For obvious reasons, Lancelot cannot do the same. But that's a cop-out, because of course Arthur isn't stupid and already knows about Guinevere. Gawain's declaration allows him to get his failure off his chest, and in fact helps him reclaim the honor he thought he had lost; Lancelot's unwillingness to jeopardize that very same appearance of honor dooms him to cling to his sin. With no expiation, it festers, becoming the central facet of his character, while Gawain is able to grow beyond his misdeed.

So in addition to being the biggest badass at the Round Table, Lancelot's also got the most emotional turmoil of anyone (except maybe Arthur). Constantly aware of the hypocrisy on which his life is built, hating himself but loving Guinevere more, he has the most fascinating inner life of all the knights. He is a man desperate for perfection who can't help clinging to his one flaw. And he knows it the whole time. He is never allowed a moment to forget the contradiction of himself. He wrestles with it every single day, and always comes back with the same answer: he is not strong enough to reject what is at once the best and worst thing in his life.

He's not just a badass. He's a relatable badass.
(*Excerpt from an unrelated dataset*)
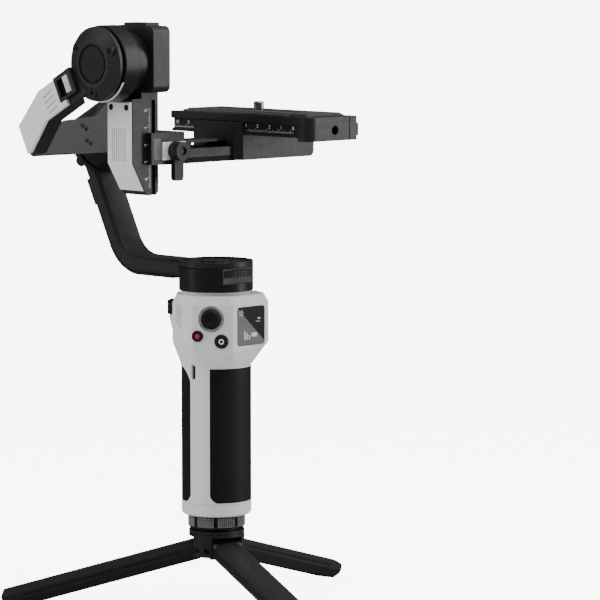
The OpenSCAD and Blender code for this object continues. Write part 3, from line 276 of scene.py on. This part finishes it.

Lancelot of the Lake, Delphine Gache
Everyone knows about the struggle to succeed; everyone understands the unexpected roadblocks that get in the way; everyone knows how bitter failure tastes. Lancelot's story is the story of every time we couldn't make something better. He is universal and human like no other character in the entire cycle.

I think it's time we reclaimed Lancelot. It's not going to be easy; his character forms around the very thing that holds him back. But we can definitely start celebrating his feats of arms as the ridiculously awesome career that they are. We can see the good as well as the sinful in his love for Guinevere; it's hard to do justice to the man when we keep dismissing and belittling the passion for which he sacrificed his soul. And instead of complaining about how boring he is, we - and I include myself here - can instead start asking why, for hundreds and hundreds of years, we've kept coming back to his story and finding things in it that touch our hearts.